Requirements →
Restate, word for word, all of the material shown below.

Information provided →

______

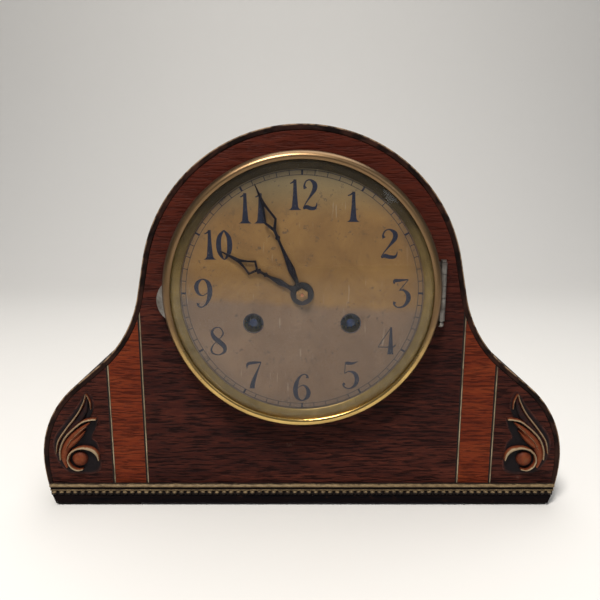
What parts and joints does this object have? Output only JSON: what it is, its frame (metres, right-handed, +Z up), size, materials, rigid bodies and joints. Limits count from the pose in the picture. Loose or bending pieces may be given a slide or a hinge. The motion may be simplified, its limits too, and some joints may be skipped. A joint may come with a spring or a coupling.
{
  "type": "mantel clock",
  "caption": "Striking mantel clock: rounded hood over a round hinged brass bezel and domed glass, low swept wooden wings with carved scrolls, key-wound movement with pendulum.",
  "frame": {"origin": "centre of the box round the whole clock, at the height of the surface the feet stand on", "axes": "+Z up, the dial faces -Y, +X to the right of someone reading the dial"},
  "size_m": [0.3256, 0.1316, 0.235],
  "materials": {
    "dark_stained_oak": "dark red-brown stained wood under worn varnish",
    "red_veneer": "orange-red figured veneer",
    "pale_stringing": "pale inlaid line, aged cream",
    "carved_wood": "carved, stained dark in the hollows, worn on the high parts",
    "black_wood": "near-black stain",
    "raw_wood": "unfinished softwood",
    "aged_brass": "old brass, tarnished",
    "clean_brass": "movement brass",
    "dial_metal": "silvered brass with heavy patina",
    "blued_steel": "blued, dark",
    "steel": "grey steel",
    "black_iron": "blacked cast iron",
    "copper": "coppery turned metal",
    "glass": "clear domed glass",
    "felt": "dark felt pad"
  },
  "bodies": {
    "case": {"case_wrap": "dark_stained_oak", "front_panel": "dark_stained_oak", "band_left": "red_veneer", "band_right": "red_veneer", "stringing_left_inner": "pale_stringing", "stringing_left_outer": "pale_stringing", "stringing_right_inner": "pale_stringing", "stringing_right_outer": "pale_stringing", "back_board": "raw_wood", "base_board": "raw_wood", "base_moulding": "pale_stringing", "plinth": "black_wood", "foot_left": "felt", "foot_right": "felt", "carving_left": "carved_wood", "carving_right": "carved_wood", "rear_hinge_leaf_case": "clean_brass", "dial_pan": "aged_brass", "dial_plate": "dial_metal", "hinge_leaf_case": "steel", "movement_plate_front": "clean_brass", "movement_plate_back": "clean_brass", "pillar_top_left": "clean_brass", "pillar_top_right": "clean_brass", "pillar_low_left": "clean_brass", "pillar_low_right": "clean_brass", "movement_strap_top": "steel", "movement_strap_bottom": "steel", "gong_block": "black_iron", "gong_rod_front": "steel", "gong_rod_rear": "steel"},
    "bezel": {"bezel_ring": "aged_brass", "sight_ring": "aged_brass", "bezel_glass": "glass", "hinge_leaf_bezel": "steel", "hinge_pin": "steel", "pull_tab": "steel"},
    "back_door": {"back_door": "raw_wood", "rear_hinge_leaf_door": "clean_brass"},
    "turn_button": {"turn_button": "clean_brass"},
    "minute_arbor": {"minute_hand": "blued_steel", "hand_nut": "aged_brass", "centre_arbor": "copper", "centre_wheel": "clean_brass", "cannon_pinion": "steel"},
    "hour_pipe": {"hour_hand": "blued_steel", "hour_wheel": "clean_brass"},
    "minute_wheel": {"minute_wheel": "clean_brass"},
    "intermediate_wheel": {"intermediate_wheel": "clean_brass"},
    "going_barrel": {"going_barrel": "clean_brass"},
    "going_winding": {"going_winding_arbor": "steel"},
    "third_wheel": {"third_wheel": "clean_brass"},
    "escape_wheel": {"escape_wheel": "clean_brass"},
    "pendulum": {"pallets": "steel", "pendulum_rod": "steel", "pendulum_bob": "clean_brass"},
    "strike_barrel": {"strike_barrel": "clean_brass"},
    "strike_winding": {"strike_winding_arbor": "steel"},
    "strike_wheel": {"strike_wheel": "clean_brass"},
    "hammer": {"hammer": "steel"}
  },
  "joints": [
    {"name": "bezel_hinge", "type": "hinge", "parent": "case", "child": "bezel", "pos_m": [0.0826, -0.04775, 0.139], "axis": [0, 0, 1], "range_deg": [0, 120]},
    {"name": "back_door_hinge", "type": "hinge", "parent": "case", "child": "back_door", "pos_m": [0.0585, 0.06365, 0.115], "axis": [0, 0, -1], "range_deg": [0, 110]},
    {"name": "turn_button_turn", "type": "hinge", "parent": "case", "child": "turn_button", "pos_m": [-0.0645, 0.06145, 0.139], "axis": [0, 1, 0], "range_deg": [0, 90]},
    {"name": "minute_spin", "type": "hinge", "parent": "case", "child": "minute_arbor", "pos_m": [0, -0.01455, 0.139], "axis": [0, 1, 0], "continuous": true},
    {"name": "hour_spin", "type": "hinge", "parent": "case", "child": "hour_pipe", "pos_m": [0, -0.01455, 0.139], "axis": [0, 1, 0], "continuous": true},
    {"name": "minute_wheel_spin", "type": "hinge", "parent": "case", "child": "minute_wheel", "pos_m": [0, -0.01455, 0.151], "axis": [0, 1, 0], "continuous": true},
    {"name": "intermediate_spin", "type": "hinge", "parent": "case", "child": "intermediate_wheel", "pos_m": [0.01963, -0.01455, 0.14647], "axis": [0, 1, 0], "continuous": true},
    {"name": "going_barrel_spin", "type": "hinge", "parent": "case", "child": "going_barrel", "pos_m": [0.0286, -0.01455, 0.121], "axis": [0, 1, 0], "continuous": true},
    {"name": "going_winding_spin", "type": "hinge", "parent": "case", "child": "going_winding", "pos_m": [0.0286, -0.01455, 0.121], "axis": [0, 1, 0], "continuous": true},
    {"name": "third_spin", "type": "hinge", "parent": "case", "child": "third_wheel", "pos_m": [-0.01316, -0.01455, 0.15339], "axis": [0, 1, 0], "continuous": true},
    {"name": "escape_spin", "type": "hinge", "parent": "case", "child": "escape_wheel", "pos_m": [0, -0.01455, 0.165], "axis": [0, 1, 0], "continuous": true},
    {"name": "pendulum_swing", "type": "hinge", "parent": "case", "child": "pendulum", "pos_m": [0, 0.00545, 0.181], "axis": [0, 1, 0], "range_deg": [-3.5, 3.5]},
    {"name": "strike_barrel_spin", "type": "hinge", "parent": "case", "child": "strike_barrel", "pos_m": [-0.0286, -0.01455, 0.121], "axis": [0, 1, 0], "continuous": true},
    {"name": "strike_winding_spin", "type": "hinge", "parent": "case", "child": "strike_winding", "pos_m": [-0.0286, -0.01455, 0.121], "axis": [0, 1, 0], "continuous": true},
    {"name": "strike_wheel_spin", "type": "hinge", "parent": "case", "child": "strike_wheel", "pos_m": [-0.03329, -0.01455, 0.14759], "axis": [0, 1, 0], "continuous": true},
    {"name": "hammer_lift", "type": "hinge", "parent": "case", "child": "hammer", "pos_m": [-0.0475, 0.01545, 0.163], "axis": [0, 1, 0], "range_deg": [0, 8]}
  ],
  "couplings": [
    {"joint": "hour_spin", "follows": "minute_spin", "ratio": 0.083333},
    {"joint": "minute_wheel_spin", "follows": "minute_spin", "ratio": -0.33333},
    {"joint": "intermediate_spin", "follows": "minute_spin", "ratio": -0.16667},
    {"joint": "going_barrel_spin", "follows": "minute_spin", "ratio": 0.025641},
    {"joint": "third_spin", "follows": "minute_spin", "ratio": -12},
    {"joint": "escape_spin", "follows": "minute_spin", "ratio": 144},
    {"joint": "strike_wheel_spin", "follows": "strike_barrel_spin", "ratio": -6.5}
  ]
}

______

In response →
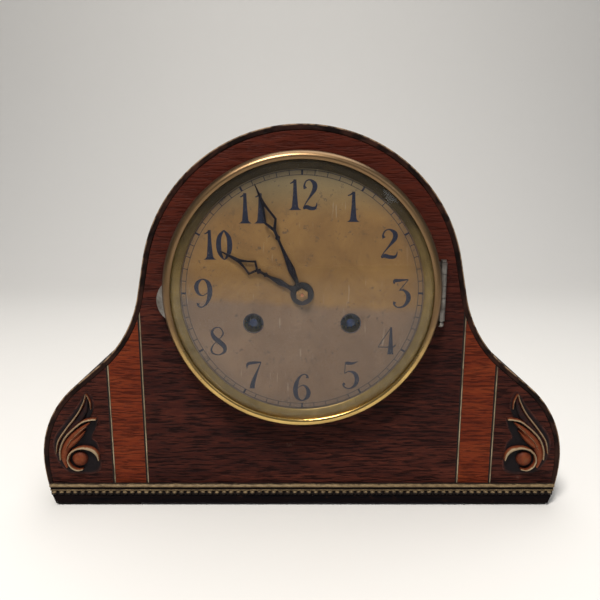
What parts and joints does this object have? Output only JSON: what it is, its frame (metres, right-handed, +Z up), size, materials, rigid bodies and joints. Limits count from the pose in the picture. Loose or bending pieces may be given a slide or a hinge. The motion may be simplified, its limits too, and some joints may be skipped. A joint may come with a spring or a coupling.
{
  "type": "mantel clock",
  "caption": "Striking mantel clock: rounded hood over a round hinged brass bezel and domed glass, low swept wooden wings with carved scrolls, key-wound movement with pendulum.",
  "frame": {"origin": "centre of the box round the whole clock, at the height of the surface the feet stand on", "axes": "+Z up, the dial faces -Y, +X to the right of someone reading the dial"},
  "size_m": [0.3256, 0.1316, 0.235],
  "materials": {
    "dark_stained_oak": "dark red-brown stained wood under worn varnish",
    "red_veneer": "orange-red figured veneer",
    "pale_stringing": "pale inlaid line, aged cream",
    "carved_wood": "carved, stained dark in the hollows, worn on the high parts",
    "black_wood": "near-black stain",
    "raw_wood": "unfinished softwood",
    "aged_brass": "old brass, tarnished",
    "clean_brass": "movement brass",
    "dial_metal": "silvered brass with heavy patina",
    "blued_steel": "blued, dark",
    "steel": "grey steel",
    "black_iron": "blacked cast iron",
    "copper": "coppery turned metal",
    "glass": "clear domed glass",
    "felt": "dark felt pad"
  },
  "bodies": {
    "case": {"case_wrap": "dark_stained_oak", "front_panel": "dark_stained_oak", "band_left": "red_veneer", "band_right": "red_veneer", "stringing_left_inner": "pale_stringing", "stringing_left_outer": "pale_stringing", "stringing_right_inner": "pale_stringing", "stringing_right_outer": "pale_stringing", "back_board": "raw_wood", "base_board": "raw_wood", "base_moulding": "pale_stringing", "plinth": "black_wood", "foot_left": "felt", "foot_right": "felt", "carving_left": "carved_wood", "carving_right": "carved_wood", "rear_hinge_leaf_case": "clean_brass", "dial_pan": "aged_brass", "dial_plate": "dial_metal", "hinge_leaf_case": "steel", "movement_plate_front": "clean_brass", "movement_plate_back": "clean_brass", "pillar_top_left": "clean_brass", "pillar_top_right": "clean_brass", "pillar_low_left": "clean_brass", "pillar_low_right": "clean_brass", "movement_strap_top": "steel", "movement_strap_bottom": "steel", "gong_block": "black_iron", "gong_rod_front": "steel", "gong_rod_rear": "steel"},
    "bezel": {"bezel_ring": "aged_brass", "sight_ring": "aged_brass", "bezel_glass": "glass", "hinge_leaf_bezel": "steel", "hinge_pin": "steel", "pull_tab": "steel"},
    "back_door": {"back_door": "raw_wood", "rear_hinge_leaf_door": "clean_brass"},
    "turn_button": {"turn_button": "clean_brass"},
    "minute_arbor": {"minute_hand": "blued_steel", "hand_nut": "aged_brass", "centre_arbor": "copper", "centre_wheel": "clean_brass", "cannon_pinion": "steel"},
    "hour_pipe": {"hour_hand": "blued_steel", "hour_wheel": "clean_brass"},
    "minute_wheel": {"minute_wheel": "clean_brass"},
    "intermediate_wheel": {"intermediate_wheel": "clean_brass"},
    "going_barrel": {"going_barrel": "clean_brass"},
    "going_winding": {"going_winding_arbor": "steel"},
    "third_wheel": {"third_wheel": "clean_brass"},
    "escape_wheel": {"escape_wheel": "clean_brass"},
    "pendulum": {"pallets": "steel", "pendulum_rod": "steel", "pendulum_bob": "clean_brass"},
    "strike_barrel": {"strike_barrel": "clean_brass"},
    "strike_winding": {"strike_winding_arbor": "steel"},
    "strike_wheel": {"strike_wheel": "clean_brass"},
    "hammer": {"hammer": "steel"}
  },
  "joints": [
    {"name": "bezel_hinge", "type": "hinge", "parent": "case", "child": "bezel", "pos_m": [0.0826, -0.04775, 0.139], "axis": [0, 0, 1], "range_deg": [0, 120]},
    {"name": "back_door_hinge", "type": "hinge", "parent": "case", "child": "back_door", "pos_m": [0.0585, 0.06365, 0.115], "axis": [0, 0, -1], "range_deg": [0, 110]},
    {"name": "turn_button_turn", "type": "hinge", "parent": "case", "child": "turn_button", "pos_m": [-0.0645, 0.06145, 0.139], "axis": [0, 1, 0], "range_deg": [0, 90]},
    {"name": "minute_spin", "type": "hinge", "parent": "case", "child": "minute_arbor", "pos_m": [0, -0.01455, 0.139], "axis": [0, 1, 0], "continuous": true},
    {"name": "hour_spin", "type": "hinge", "parent": "case", "child": "hour_pipe", "pos_m": [0, -0.01455, 0.139], "axis": [0, 1, 0], "continuous": true},
    {"name": "minute_wheel_spin", "type": "hinge", "parent": "case", "child": "minute_wheel", "pos_m": [0, -0.01455, 0.151], "axis": [0, 1, 0], "continuous": true},
    {"name": "intermediate_spin", "type": "hinge", "parent": "case", "child": "intermediate_wheel", "pos_m": [0.01963, -0.01455, 0.14647], "axis": [0, 1, 0], "continuous": true},
    {"name": "going_barrel_spin", "type": "hinge", "parent": "case", "child": "going_barrel", "pos_m": [0.0286, -0.01455, 0.121], "axis": [0, 1, 0], "continuous": true},
    {"name": "going_winding_spin", "type": "hinge", "parent": "case", "child": "going_winding", "pos_m": [0.0286, -0.01455, 0.121], "axis": [0, 1, 0], "continuous": true},
    {"name": "third_spin", "type": "hinge", "parent": "case", "child": "third_wheel", "pos_m": [-0.01316, -0.01455, 0.15339], "axis": [0, 1, 0], "continuous": true},
    {"name": "escape_spin", "type": "hinge", "parent": "case", "child": "escape_wheel", "pos_m": [0, -0.01455, 0.165], "axis": [0, 1, 0], "continuous": true},
    {"name": "pendulum_swing", "type": "hinge", "parent": "case", "child": "pendulum", "pos_m": [0, 0.00545, 0.181], "axis": [0, 1, 0], "range_deg": [-3.5, 3.5]},
    {"name": "strike_barrel_spin", "type": "hinge", "parent": "case", "child": "strike_barrel", "pos_m": [-0.0286, -0.01455, 0.121], "axis": [0, 1, 0], "continuous": true},
    {"name": "strike_winding_spin", "type": "hinge", "parent": "case", "child": "strike_winding", "pos_m": [-0.0286, -0.01455, 0.121], "axis": [0, 1, 0], "continuous": true},
    {"name": "strike_wheel_spin", "type": "hinge", "parent": "case", "child": "strike_wheel", "pos_m": [-0.03329, -0.01455, 0.14759], "axis": [0, 1, 0], "continuous": true},
    {"name": "hammer_lift", "type": "hinge", "parent": "case", "child": "hammer", "pos_m": [-0.0475, 0.01545, 0.163], "axis": [0, 1, 0], "range_deg": [0, 8]}
  ],
  "couplings": [
    {"joint": "hour_spin", "follows": "minute_spin", "ratio": 0.083333},
    {"joint": "minute_wheel_spin", "follows": "minute_spin", "ratio": -0.33333},
    {"joint": "intermediate_spin", "follows": "minute_spin", "ratio": -0.16667},
    {"joint": "going_barrel_spin", "follows": "minute_spin", "ratio": 0.025641},
    {"joint": "third_spin", "follows": "minute_spin", "ratio": -12},
    {"joint": "escape_spin", "follows": "minute_spin", "ratio": 144},
    {"joint": "strike_wheel_spin", "follows": "strike_barrel_spin", "ratio": -6.5}
  ]
}